Pssst – want a smart meter?
Well most of us have now heard about them, or seen the Gaz and Leccy adverts.
Every energy supplier must offer its customers a smart meter by 2020. But it’s not compulsory to have one.
So, should we bother? Well in general the answer is yes, but you may want to wait.
Our energy network was designed for much simpler times, when central power stations supplied the whole country via the National Grid. However, local energy generation, such as solar panels and biomass, and the need to reduce our use of energy has meant that the energy distribution and supply network is undergoing rapid change.
It’s definitely smart to measure how much energy we use but are smart meters to help us, or for the benefit of the supply and distribution network? Well in fact it’s a bit of both – smart meters will:
- Mean the network operators can better match supply and demand
- Help us be more efficient, greener and waste less energy AND SAVE MONEY
- Help energy be more secure and reliable
- Mean unexpected power outages can be tackled faster
- Mean we can plan for the number of power stations we’ll need in future with greater accuracy
Your supply company can use your smart meter to create and sell you a half hourly tariff which will cost you more at peak times and much less and when national (or local) energy needs are lower. Your meter will send automatic readings to your energy supplier so you will receive accurate, not estimated, bills.
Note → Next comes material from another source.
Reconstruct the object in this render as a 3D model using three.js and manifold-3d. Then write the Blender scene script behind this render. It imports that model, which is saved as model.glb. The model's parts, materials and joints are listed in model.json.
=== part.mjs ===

Can you ask for one now? Yes, but not all the current meters will talk to the Data and Communication Company (DCC) that is being set up to link smart meters in homes and businesses with the systems of energy suppliers, network operators and energy service companies. You may want to wait a while to make sure your meter is not just linked to your current supplier. Check that it can transmit data to whichever supplier you choose to use in the future as well as now.